Further performances at Woodstock in August 1969 and September 1970's Isle of Wight Festival cemented his reputation as one of the most daring and talented guitarists the world had ever seen.
Little more than two weeks after the latter, though, he was dead having choked on his own vomit.
"He'd got himself the most amazing rock star that's walked the earth," says Tyneside-based former music journalist Elaine Cusack, who wrote for The Times, Mojo and Select before researching Chandler's life for a proposed book.
"He had to walk away with a very heavy heart.
"What was so genius was taking Hendrix out of America, bringing him to the most swinging place - London - and then selling him back to the US."
That strategy seemingly mirrored the success Chandler had enjoyed with The Animals in 1964, recording an electrified rhythm 'n' blues version of States-side folk standard House of the Rising Sun.
After topping the UK hit parade, it scaled the summit of the Billboard Hot 100 and saw the group spearhead the "British Invasion" alongside The Beatles, Rolling Stones and Herman's Hermits.
Despite further hits, including We Gotta Get out of This Place, long-lasting chart domination would elude the first incarnation of the band as concerns over finances caused rifts and disbandment by mid-1966.
"We toured non-stop for three years, doing 300 gigs a year and we hardly got a penny," Chandler would later lament with the finger of blame pointed at Jeffery.
"The Animals had been massive in America on the back of the whole British thing, but they were mismanaged," says Cusack.
"House of the Rising Sun says 'arrangement by [keyboardist] Alan Price'. The rest of the band didn't get any credit.
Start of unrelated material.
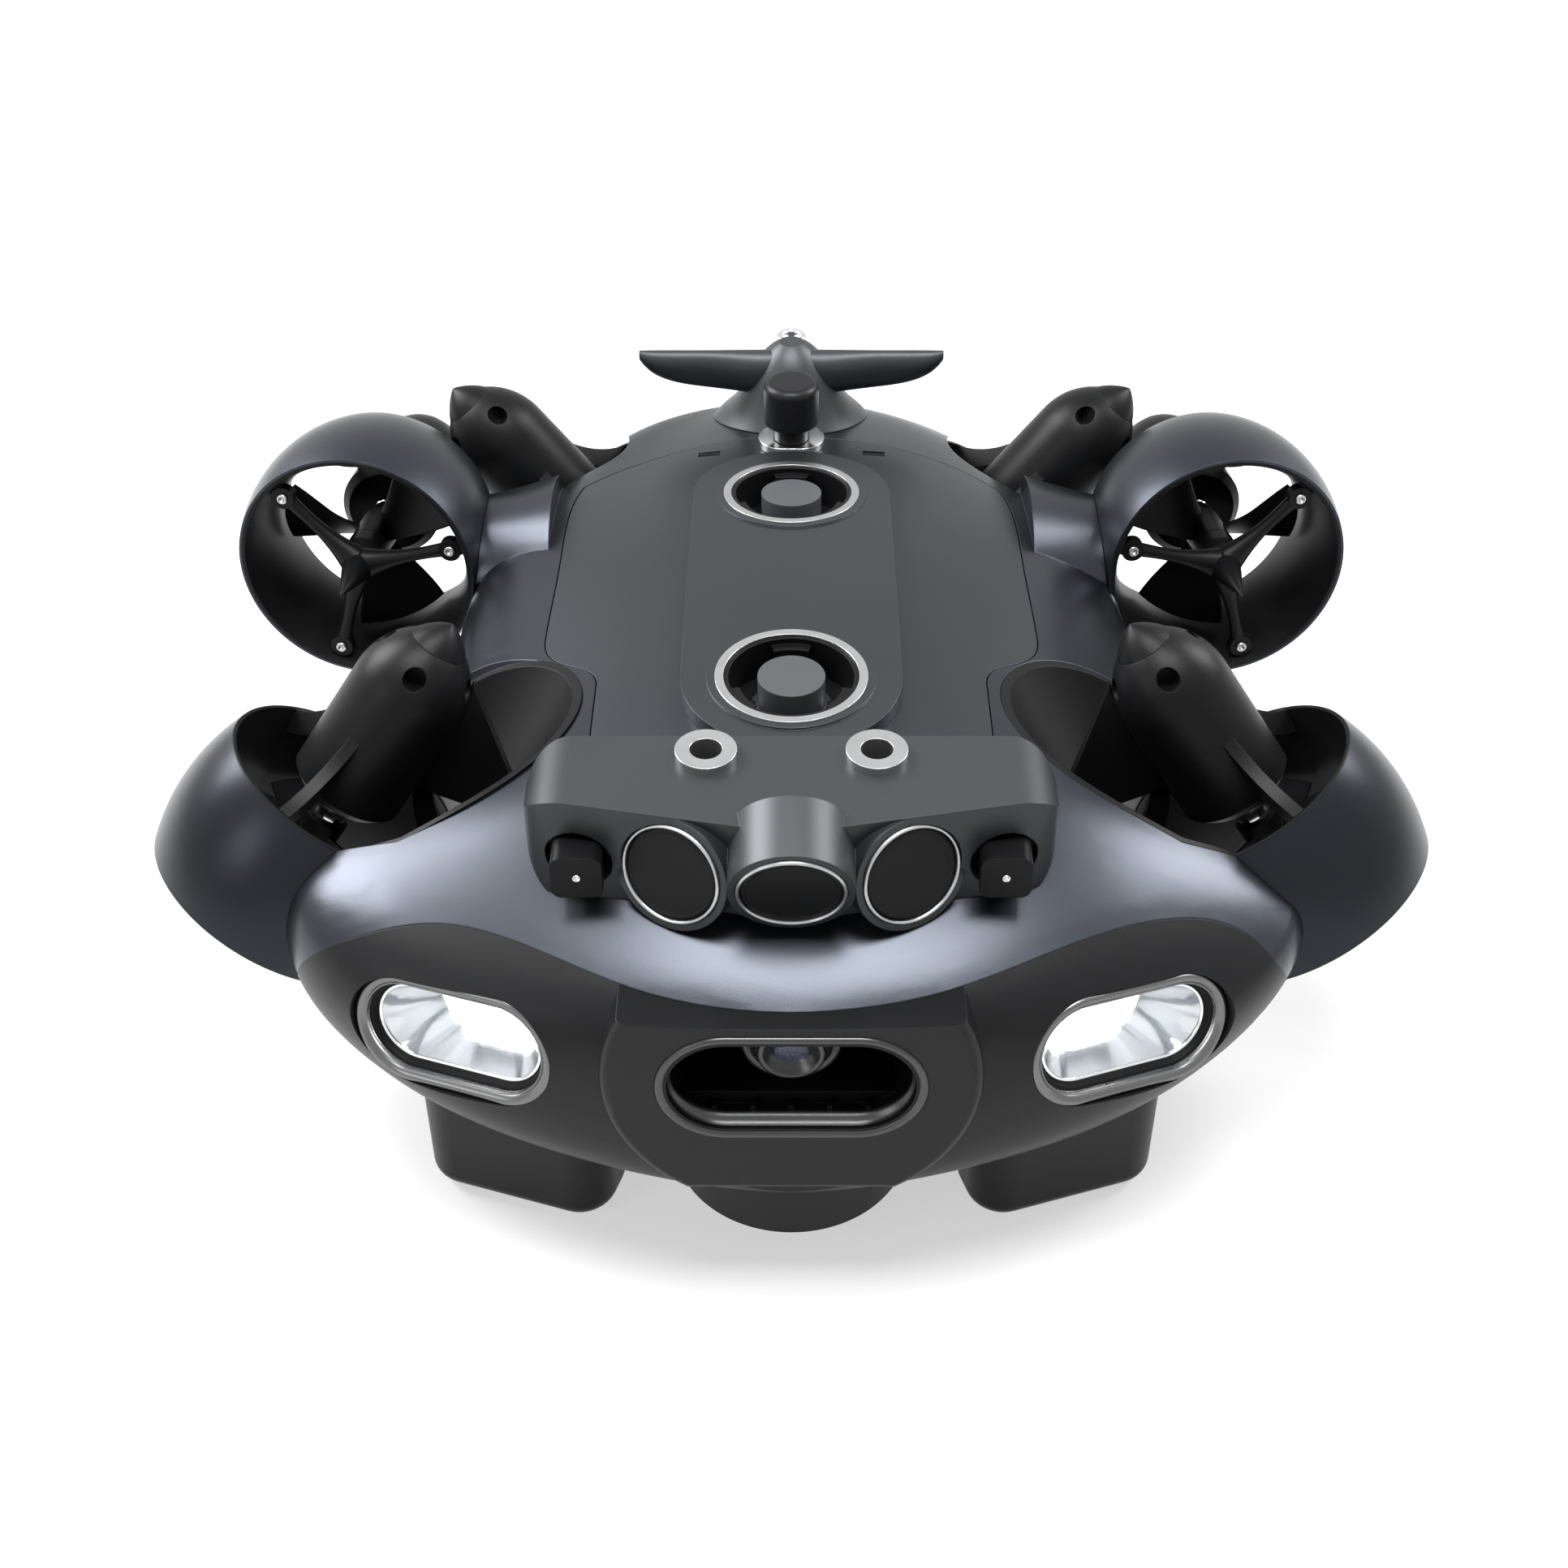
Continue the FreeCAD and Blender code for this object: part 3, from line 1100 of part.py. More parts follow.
def build():
    os.makedirs("parts", exist_ok=True)
    outer = hull_solid()
    clear = hull_solid(-HULL_CLEARANCE)
    nodes = build_hull(outer)
    sockets = (0.0, SOCKET_SPACING)
    nodes["accessory_strip"] = build_strip(clear)
    nodes["socket_rings"] = [socket_ring(y) for y in sockets]
    nodes["socket_cups"] = [socket_cup(y) for y in sockets]
    nodes["socket_posts"] = [socket_post(y) for y in sockets]
    nodes["socket_screws"] = socket_screws(sockets[0]) + socket_screws(sockets[1])
    nodes["keeper_plate"] = keeper_plate(clear)
    nodes["lock_knob"] = lock_knob()
    nodes["tail_fin"] = tail_fin(clear)
    nodes["tow_ring"] = tow_ring()
    nodes["sensor_bar"] = sensor_bar(clear)
    nodes["right_sonar"] = sonar_face("side", clear)
    nodes["left_sonar"] = mirrored(sonar_face("side", clear))
    nodes["centre_sonar"] = sonar_face("mid", clear)
    nodes["sonar_rings"] = both_sides([sonar_ring("side")]) + [sonar_ring("mid")]
    nodes["bar_eyelets"] = [eyelet(-1), eyelet(1)]
    nodes["laser_modules"] = both_sides([laser_module()])
    nodes["right_lamp_housing"] = lamp_housing()
    nodes["left_lamp_housing"] = mirrored(lamp_housing())
    nodes["lamp_reflectors"] = both_sides([lamp_reflector()])
    nodes["lamp_leds"] = both_sides([lamp_led()])
    nodes["lamp_windows"] = both_sides([lamp_window()])
    nodes["camera_frame"] = camera_frame()
    nodes["camera_barrel"] = camera_barrel()
    nodes["camera_lens"] = camera_lens()
    front_foot = foot_block(FRONT_FOOT[0], FRONT_FOOT[1], FRONT_FOOT_TURN, clear)
    rear_foot = foot_block(REAR_FOOT[0], REAR_FOOT[1], 0.0, clear)
    nodes["front_feet"] = both_sides([front_foot])
    nodes["rear_feet"] = both_sides([rear_foot])
    nodes["belly_sensor"] = belly_sensor(clear)
    nodes["battery_pack"] = battery_pack()
    nodes["control_board"] = control_board()
    nodes.update(build_thrusters(outer, clear))
    for name, shape in nodes.items():
        save(name, shape if isinstance(shape, list) else [shape])
    print(len(nodes), "nodes")


build()
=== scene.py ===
import json
import math
import bpy
import bmesh
from mathutils import Matrix, Vector


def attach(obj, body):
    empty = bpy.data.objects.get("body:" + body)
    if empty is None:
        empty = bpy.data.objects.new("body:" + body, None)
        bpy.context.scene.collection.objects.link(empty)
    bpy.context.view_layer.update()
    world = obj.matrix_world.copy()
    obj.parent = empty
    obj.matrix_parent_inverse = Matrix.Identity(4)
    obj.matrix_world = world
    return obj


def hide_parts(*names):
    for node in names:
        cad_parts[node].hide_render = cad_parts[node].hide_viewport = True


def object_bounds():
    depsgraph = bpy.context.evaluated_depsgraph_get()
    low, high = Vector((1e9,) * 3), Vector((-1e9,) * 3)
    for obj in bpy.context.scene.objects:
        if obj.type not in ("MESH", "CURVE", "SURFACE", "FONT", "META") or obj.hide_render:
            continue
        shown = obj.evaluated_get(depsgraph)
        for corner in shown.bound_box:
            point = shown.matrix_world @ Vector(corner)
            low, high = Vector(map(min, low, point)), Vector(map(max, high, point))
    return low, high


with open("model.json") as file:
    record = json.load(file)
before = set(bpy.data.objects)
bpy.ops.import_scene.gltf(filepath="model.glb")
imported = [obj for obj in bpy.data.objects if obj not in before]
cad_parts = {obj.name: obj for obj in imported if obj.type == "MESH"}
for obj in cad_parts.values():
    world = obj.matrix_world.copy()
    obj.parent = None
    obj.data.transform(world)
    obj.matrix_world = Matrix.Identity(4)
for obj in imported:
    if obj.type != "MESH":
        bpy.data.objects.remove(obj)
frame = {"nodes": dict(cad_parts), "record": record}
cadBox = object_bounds()

# ---------- shader helpers


class Wire:
    # a socket whose arithmetic adds Math nodes
    def __init__(self, finish, socket):
        self.finish = finish
        self.socket = socket

    def maths(self, operation, *values):
        return self.finish.node("ShaderNodeMath", {"operation": operation}, values)["Value"]

    def __add__(self, other):
        return self.maths("ADD", self, other)

    def __radd__(self, other):
        return self.maths("ADD", other, self)

    def __sub__(self, other):
        return self.maths("SUBTRACT", self, other)

    def __rsub__(self, other):
        return self.maths("SUBTRACT", other, self)

    def __mul__(self, other):
        return self.maths("MULTIPLY", self, other)

    def __pow__(self, other):
        return self.maths("POWER", self, other)

    def above(self, limit):
        return self.maths("GREATER_THAN", self, limit)

    def below(self, limit):
        return self.maths("LESS_THAN", self, limit)


class Outputs:
    # a node whose outputs are read by name, each as a wire
    def __init__(self, finish, node):
        self.finish = finish
        self.made = node

    def __getitem__(self, name):
        return Wire(self.finish, self.made.outputs[name])


class Finish:
    # one material, with a Principled shader already wired to its output
    def __init__(self, name):
        self.material = bpy.data.materials.new(name)
        self.material.use_nodes = True
        self.tree = self.material.node_tree
        self.tree.nodes.clear()
        self.end = self.tree.nodes.new("ShaderNodeOutputMaterial")
        self.shader = self.tree.nodes.new("ShaderNodeBsdfPrincipled")
        self.tree.links.new(self.shader.outputs[0], self.end.inputs["Surface"])
        self.place = self.node("ShaderNodeTexCoord")["Object"]

    def node(self, kind, settings=None, values=()):
        made = self.tree.nodes.new(kind)
        for key, value in (settings or {}).items():
            setattr(made, key, value)
        pairs = values.items() if isinstance(values, dict) else enumerate(values)
        for key, value in pairs:
            self.feed(made.inputs[key], value)
        return Outputs(self, made)

    def feed(self, socket, value):
        if isinstance(value, Wire):
            self.tree.links.new(value.socket, socket)
        else:
            socket.default_value = value

    def set(self, **values):
        for name, value in values.items():
            self.feed(self.shader.inputs[titles[name]], value)

    def noise(self, scale, detail, roughness=0.5):
        values = {"Vector": self.place, "Scale": scale, "Detail": detail, "Roughness": roughness}
        return self.node("ShaderNodeTexNoise", None, values)["Fac"]

    def blendColours(self, factor, first, second):
        # a Mix node has its colours' inputs at 6 and 7, and their result at output 2
        mix = self.node("ShaderNodeMix", {"data_type": "RGBA"}, {"Factor": factor, 6: first, 7: second})
        return mix[2]

    def bump(self, height, strength, distance):
        # grain on top of edges that catch the light as softly rounded ones do
        rounded = self.node("ShaderNodeBevel", {"samples": 4}, {"Radius": edgeSoftness})["Normal"]
        values = {"Strength": strength, "Distance": distance, "Height": height, "Normal": rounded}
        self.set(normal=self.node("ShaderNodeBump", None, values)["Normal"])

    def vectors(self, operation, *values):
        return self.node("ShaderNodeVectorMath", {"operation": operation}, values)


edgeSoftness = 0.0004
titles = {"colour": "Base Color", "roughness": "Roughness", "metallic": "Metallic", "normal": "Normal",
          "specular": "Specular IOR Level", "alpha": "Alpha", "glow": "Emission Color",
          "glowStrength": "Emission Strength"}


def grey(r, g=None, b=None):
    return (r, r if g is None else g, r if b is None else b, 1.0)


# ---------- finishes

print("stage: finishes")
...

The majority of the royalties went - and still do - to Price."
Moving on from the collapse of his relationship with Hendrix, Newcastle-born Chandler would go on to mastermind the rise of Midlands glam-rockers Slade and steer them to chart glory through the 1970s.
After divorcing Lotta, a second marriage followed in 1978 - to beauty queen Madeleine Stringer.
Chandler, ever forthright, proposed just one week after they had first met.
"He said, 'Don't you laugh at me, I'm serious,'" she recalls.
With Miss UK competition rules stating she could not wed while holding the title, their pair tied the knot soon after her reign drew to a close later that year.
Living first in Surrey, the couple moved to London before relocating to Cullercoats, in their native North East, in 1984.
One final time, he would leave his mark on the music business with his involvement in the construction of what is now known as the Metro Radio Arena.
David Bowie would be the first major act to perform at the venue, in December 1995, but it was Ray Charles who charmed Chandler the most.
"Chas really admired him and said it was like watching him in your own front room," remembers Madeleine, who now lives in Berwick, Northumberland.
But health problems would soon claim Chandler's life.
Having collapsed and undergone major heart surgery in the years previously, he died on 17 July 1996, at the age of 57.
Twenty years to the day later, his daughter Lizzie is getting married.
"Newcastle Arena was his last major achievement," says Madeleine proudly. "Some people don't even have one."
Inevitably, though, it is his hand in helping bring Hendrix to global prominence that is seen as his most significant contribution.
"He lived through an amazing part of the 20th Century and went from a working-class upbringing to having a Rolls Royce and having a big house in the country," says Cusack.
"It sounds like a massive claim, but if it was not for a 6ft 4ins tall Geordie fella the world would never have heard of Jimi Hendrix."